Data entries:
╭──

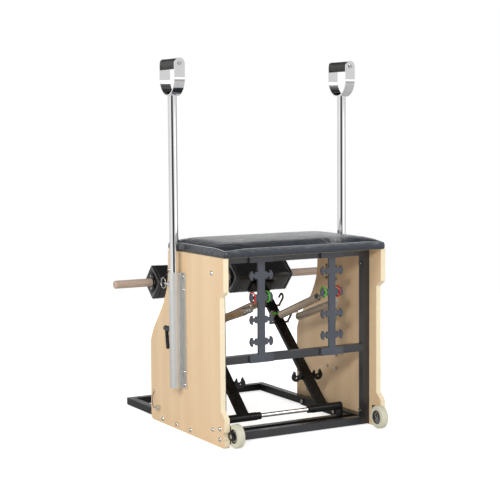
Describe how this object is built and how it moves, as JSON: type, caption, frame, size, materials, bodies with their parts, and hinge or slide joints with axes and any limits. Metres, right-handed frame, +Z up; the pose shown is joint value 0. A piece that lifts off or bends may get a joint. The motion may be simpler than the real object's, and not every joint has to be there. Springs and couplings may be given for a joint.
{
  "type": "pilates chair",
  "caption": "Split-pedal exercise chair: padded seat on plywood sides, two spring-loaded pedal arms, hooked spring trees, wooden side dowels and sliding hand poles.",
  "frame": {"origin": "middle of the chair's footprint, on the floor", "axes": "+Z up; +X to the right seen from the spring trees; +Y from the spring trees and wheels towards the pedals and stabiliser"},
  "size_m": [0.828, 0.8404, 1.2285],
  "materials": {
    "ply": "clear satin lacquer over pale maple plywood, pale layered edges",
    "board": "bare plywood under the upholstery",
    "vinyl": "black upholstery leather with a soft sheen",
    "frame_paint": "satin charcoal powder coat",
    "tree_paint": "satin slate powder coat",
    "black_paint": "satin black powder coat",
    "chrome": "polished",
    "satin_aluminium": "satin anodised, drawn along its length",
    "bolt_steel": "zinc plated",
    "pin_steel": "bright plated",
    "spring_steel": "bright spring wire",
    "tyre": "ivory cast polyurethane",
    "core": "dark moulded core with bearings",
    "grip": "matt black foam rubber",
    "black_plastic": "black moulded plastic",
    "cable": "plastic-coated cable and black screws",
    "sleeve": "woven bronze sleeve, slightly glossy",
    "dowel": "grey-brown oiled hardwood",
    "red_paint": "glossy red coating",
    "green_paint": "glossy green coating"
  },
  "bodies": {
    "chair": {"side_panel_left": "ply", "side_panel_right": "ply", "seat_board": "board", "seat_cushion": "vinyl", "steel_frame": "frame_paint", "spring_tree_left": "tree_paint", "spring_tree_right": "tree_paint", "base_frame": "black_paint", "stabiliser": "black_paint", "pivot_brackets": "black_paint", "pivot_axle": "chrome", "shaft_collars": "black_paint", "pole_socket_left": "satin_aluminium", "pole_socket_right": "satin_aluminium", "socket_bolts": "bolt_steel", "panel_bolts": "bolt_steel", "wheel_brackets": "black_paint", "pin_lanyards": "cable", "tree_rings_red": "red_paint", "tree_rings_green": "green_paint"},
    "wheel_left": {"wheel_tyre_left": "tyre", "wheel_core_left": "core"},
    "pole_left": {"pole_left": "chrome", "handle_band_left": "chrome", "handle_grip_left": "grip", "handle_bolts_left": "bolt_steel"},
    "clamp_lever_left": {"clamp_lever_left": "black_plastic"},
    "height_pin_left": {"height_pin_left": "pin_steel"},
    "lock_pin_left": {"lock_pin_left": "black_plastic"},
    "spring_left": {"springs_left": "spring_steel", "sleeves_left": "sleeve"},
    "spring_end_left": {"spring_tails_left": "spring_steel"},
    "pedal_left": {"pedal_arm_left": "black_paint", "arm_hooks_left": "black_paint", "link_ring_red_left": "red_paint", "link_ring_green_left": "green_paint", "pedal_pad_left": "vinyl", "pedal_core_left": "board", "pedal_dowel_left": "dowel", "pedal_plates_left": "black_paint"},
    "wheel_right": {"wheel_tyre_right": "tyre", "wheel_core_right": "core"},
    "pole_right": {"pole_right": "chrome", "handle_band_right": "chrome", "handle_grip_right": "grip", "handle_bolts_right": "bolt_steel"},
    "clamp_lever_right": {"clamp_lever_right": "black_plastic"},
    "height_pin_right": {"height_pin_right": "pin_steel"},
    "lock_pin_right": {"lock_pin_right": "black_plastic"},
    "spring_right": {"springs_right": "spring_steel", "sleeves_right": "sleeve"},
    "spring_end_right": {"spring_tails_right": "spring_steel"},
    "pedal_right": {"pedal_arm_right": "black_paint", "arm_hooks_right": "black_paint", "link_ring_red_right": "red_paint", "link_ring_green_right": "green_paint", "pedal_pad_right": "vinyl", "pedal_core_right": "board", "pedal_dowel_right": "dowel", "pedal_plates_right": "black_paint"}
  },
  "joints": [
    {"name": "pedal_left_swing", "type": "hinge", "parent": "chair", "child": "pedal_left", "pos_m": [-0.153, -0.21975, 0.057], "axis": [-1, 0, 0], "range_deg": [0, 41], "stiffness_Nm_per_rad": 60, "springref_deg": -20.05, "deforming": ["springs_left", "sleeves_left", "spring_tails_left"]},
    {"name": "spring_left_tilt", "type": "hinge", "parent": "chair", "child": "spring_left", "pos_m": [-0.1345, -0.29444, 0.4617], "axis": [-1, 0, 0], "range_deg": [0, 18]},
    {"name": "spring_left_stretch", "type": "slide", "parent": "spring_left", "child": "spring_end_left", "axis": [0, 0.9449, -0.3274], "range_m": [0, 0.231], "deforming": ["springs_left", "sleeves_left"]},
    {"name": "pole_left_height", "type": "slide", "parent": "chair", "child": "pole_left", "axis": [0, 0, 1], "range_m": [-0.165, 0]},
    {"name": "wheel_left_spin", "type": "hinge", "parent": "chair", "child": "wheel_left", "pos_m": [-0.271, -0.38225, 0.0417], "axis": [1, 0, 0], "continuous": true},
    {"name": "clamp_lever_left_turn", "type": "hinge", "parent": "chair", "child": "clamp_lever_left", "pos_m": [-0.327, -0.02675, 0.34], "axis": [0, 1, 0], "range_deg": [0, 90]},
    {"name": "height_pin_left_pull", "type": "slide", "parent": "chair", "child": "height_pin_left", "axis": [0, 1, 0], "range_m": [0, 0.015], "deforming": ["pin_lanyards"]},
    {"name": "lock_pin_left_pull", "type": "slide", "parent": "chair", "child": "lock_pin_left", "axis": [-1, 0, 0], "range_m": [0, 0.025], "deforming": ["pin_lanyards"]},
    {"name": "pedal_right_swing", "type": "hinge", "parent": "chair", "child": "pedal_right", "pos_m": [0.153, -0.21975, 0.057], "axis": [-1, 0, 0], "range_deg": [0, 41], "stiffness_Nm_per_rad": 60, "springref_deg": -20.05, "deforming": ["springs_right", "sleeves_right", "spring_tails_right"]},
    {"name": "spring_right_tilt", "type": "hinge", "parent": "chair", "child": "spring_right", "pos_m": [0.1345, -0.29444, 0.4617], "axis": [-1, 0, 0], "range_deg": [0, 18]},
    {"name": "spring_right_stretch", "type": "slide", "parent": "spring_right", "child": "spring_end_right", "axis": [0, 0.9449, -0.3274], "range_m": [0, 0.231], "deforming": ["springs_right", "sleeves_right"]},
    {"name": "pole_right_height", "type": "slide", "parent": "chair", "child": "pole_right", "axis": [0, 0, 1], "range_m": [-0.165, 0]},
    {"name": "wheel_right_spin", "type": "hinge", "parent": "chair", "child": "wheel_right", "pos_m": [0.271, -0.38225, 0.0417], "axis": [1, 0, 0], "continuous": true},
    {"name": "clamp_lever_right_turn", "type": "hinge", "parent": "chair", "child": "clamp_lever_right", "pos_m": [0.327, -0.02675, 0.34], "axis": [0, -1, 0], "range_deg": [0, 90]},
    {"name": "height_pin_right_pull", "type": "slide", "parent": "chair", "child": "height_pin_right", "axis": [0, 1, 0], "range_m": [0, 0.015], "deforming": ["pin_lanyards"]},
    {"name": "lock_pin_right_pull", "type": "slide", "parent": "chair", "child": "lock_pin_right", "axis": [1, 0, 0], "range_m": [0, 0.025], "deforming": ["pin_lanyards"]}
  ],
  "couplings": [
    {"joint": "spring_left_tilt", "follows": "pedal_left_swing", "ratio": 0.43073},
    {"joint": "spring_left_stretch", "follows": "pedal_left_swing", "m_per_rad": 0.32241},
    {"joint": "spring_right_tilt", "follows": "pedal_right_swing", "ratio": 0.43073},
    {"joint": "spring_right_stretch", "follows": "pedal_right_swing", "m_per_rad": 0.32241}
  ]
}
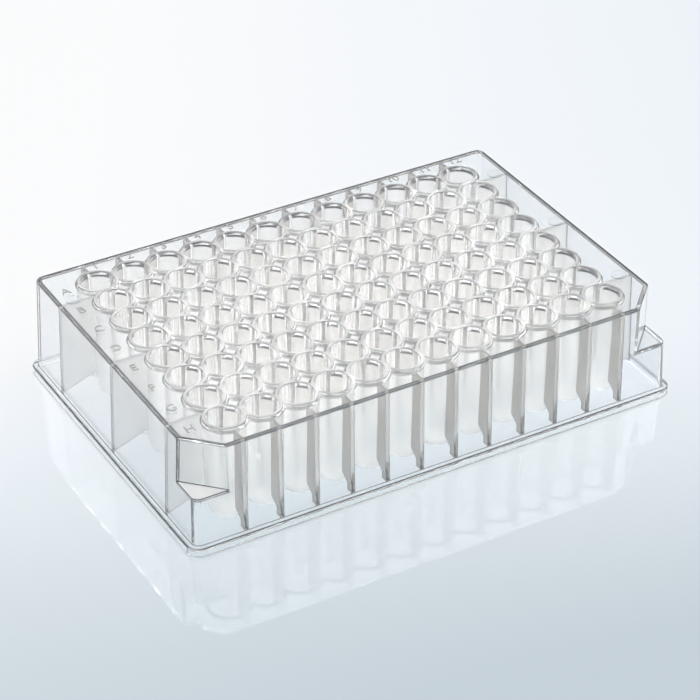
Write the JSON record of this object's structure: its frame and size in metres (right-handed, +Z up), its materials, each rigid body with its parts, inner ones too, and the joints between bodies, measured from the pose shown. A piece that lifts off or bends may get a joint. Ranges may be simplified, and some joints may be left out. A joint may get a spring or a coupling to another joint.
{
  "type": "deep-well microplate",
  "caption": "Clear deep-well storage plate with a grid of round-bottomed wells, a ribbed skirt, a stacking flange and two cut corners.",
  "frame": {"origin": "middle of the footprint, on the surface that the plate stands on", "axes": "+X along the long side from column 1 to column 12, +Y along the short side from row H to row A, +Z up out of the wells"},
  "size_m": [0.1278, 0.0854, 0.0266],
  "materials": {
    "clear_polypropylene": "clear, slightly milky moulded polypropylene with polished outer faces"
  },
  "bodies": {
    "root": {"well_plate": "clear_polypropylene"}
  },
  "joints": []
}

╰──

__WHAT NEEDS TO BE DONE__: Everything from the line that contains "Write the JSON" through the end of the records must be duplicated exactly, and nothing outside that range.

__SOLUTION FOR THIS EXERCISE__:
Write the JSON record of this object's structure: its frame and size in metres (right-handed, +Z up), its materials, each rigid body with its parts, inner ones too, and the joints between bodies, measured from the pose shown. A piece that lifts off or bends may get a joint. Ranges may be simplified, and some joints may be left out. A joint may get a spring or a coupling to another joint.
{
  "type": "deep-well microplate",
  "caption": "Clear deep-well storage plate with a grid of round-bottomed wells, a ribbed skirt, a stacking flange and two cut corners.",
  "frame": {"origin": "middle of the footprint, on the surface that the plate stands on", "axes": "+X along the long side from column 1 to column 12, +Y along the short side from row H to row A, +Z up out of the wells"},
  "size_m": [0.1278, 0.0854, 0.0266],
  "materials": {
    "clear_polypropylene": "clear, slightly milky moulded polypropylene with polished outer faces"
  },
  "bodies": {
    "root": {"well_plate": "clear_polypropylene"}
  },
  "joints": []
}